With a plank precisely similar Mr. Wilson equipped the Democratic convention, and during the campaign he took occasion to address the woman suffrage convention at Atlantic City in the spirit of this earlier tepid recommendation. It is not fair to make too much of Mr. Wilson’s merely verbal tricks. He is the kind of man who can say, ‘” it is delightful to fight the things that are wrong,” and yet be anything but a nerveless idealist. But it is undoubtedly true that he has the habit of blurring an indecisive position by a clever diffusion of words and of compelling his unhappy audience to grope after his uncertain figure in what amounts to a bright verbal fog. From the center of such a fog, as distinguished at any rate from a burning bush, he spoke to the suffragists on suffrage. He was with them, he told them, but he confessed to a “ little impatience “ as to their anxiety about method. He consolingly implied that all would be well in the end. This confession of “ impatience “ with the vital agitation of method was equivalent, of course, to an impatience with the vital agitation of woman suffrage. It showed with utter distinctness that his assent to woman suffrage was perfunctory, that he had decided to carry suffrage in stock as part of his duty as a practical political tradesman, but that he had at best a vague, benign feeling about it, and no conviction whatever that woman suffrage was creating a national situation which called for thorough sincerity, nerve and will.

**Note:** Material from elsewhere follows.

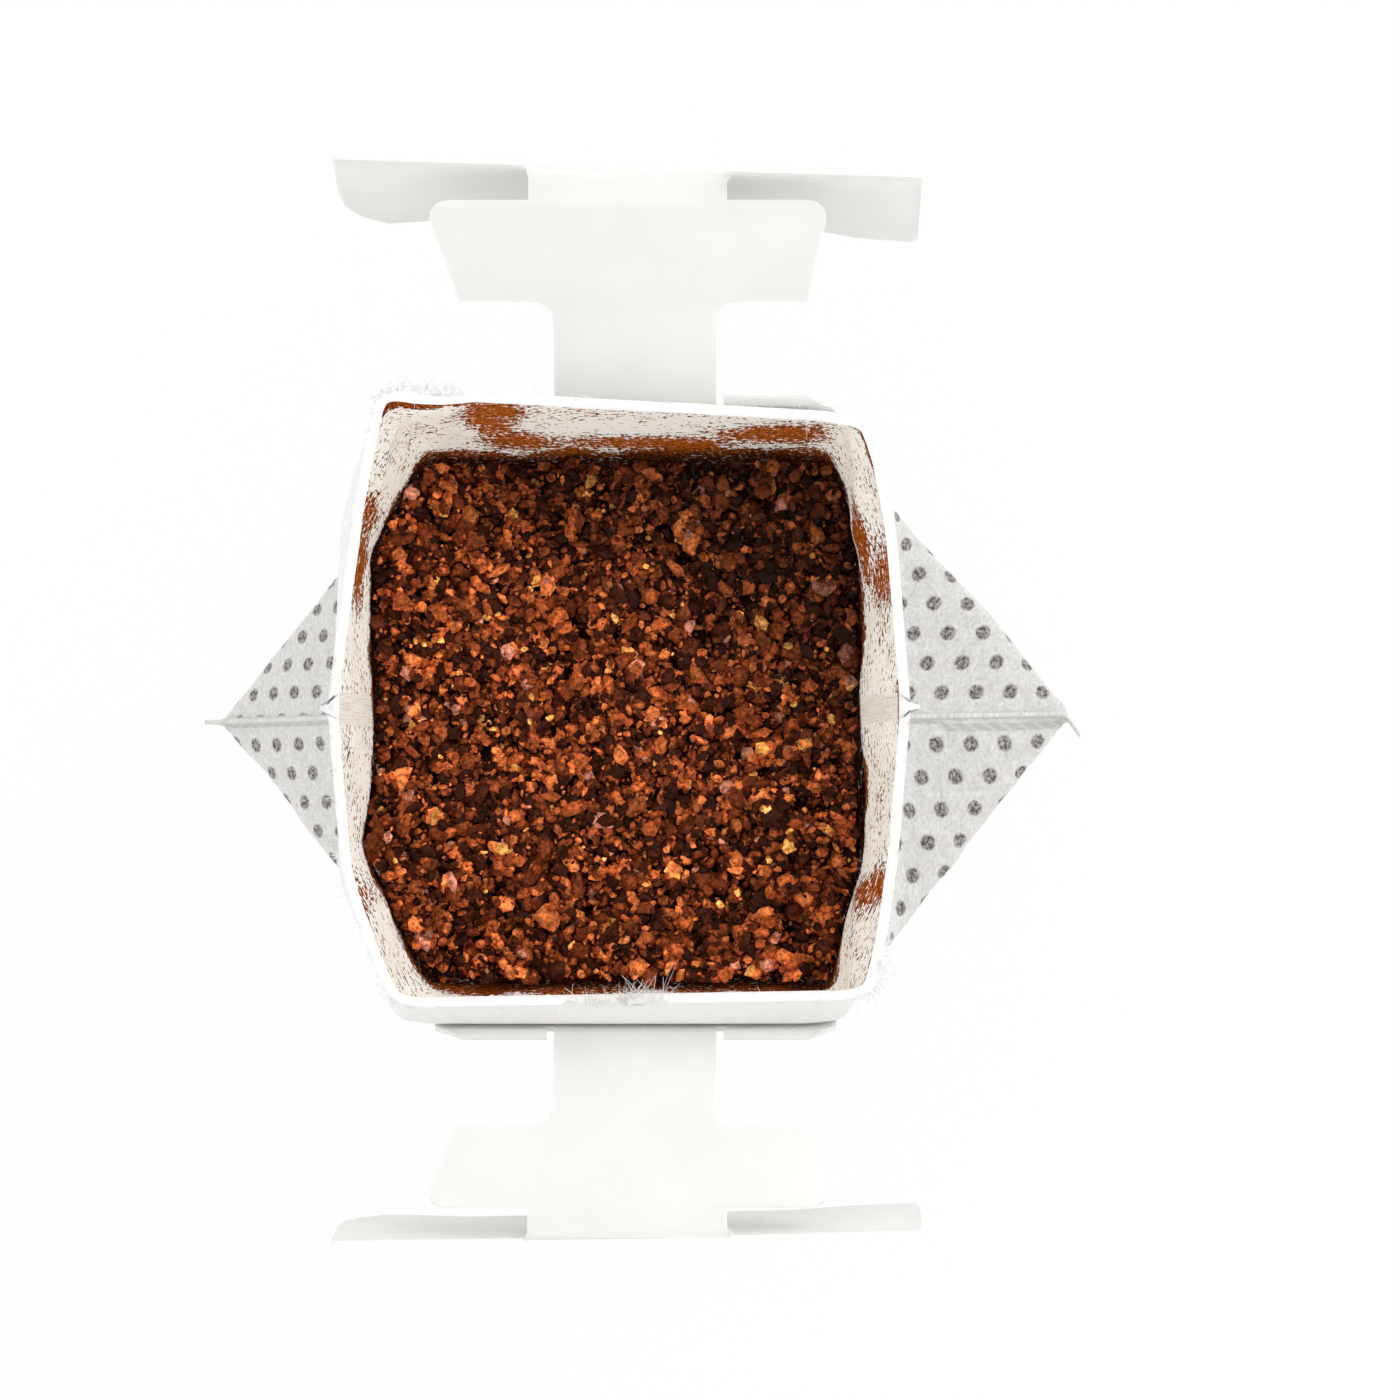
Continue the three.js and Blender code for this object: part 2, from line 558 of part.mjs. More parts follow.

Yet but for woman suffrage, to which he tepidly assents, Mr. Wilson would not have been continued in the White House. If the choice of Mr. Wilson was a wise choice, it was due to the women more particularly than the men. Mr. Wilson may privately consider that he would have imperiled his solid South if he had pushed the suffrage issue hard. Perhaps he would. But it should open his eyes to the consequences of the extension of the franchise that his election was determined by his margin in the doubtful suffrage states. Is the extension of the franchise a negligible, an unimportant consideration? Mr. Wilson can afford to be less impatient with the practical issue now.

Whether or not Mr. Wilson is to go on regarding woman suffrage as a foible, the election has revealed a new national situation in respect to it, one which professional politicians did not reckon on, which the standpatters of Georgia and South Carolina and Texas and the rest have never contemplated, which the leaders in Congress have hardly had time to grasp. The balance of power, so far as Congress is concerned and so far as the rival parties are concerned in national politics. Is conceivably in women’s hands. The women in the suffrage states, that Is to say, can be expected and must be expected to turn the balance in 1918 and 1920, and the principal factor In their decision is likely to be the party record on the federal suffrage amendment.

To offer this as a threat is one way of playing politics. The deeper force of the argument lies in the probability of such a choice by the women, regardless of any direct appeal to them In validation of a threat. Other issues may intervene to distract the votes of women, to send one group In the Republican direction and another canceling group in the Democratic direction at the same time. But the issue of suffrage is absolutely certain to have more prominence now than ever. It is nearer the center of the arena of practical politics. The more prominence It has, the more the women who vote are likely to register their favor or disfavor in regard to a candidate’s suffrage record and his party’s suffrage policy. No party that refuses to meet the suffrage issue in the open can hope for victory in a pivotal quarter of the states in the Union.

In 1917 the Susan B. Anthony amendment comes up In Congress. Parties as well as candidates may expect to be put on record in this amendment campaign. No suffragist contends against getting parties on record but there are many arguments against attempting to punish any recalcitrant party by campaigning against It. The chief dispute relates to winning suffrage state by state. It turns on the danger of llning-up any given party against woman suffrage and also lays stress on the exigency of bringing into disfavor good suffragists who support woman suffrage in Congress, while still belonging to a party that refuses to adopt the Issue. There is point in all these arguments. For the suffragists to condense the opposition to their issue might prove singularly unfortunate, considering that a federal amendment requires the support of all of one party and a large proportion of the other, considering also that three-quarters of the states are still non-suffrage states. But the popular sentiment for woman suffrage in the United States is great enough to justify the espousal of the suffrage cause by one or other of the great parties, and the suffragists have a right to compel each party In turn to consider their claims to its support. The politicians of either party may hope to condense opposition against the other in case the federal amendment is made a party issue. But the wiser politicians fear the outspoken and whole-hearted adoption of suffrage by their rivals. They know the hope of condensing opposition Is vain. The suffrage leaders ought to revise their non-partisan policy sufficiently to avail of this party condition and make the rivals bid for their support. Each party now needs the suffragists, and each party knows it. There are enough men voters in both parties who believe in the justice of extending the franchise to keep opposition from solidifying, especially since one quarter of the states have such singular punitive power.

To force the punitive argument is not considered good-natured, and American politics pretends to be good-natured. But is it good-natured to exclude women from active citizenship ? The politicians who feel impatience with women for wishing to hasten their hour of grown-up participation in a grown-up world may decline to face this question. If they do decline to face it they should be compelled to measure the penalties of evasion; and practical penalties should be heavily attached to this feebleness of democratic will.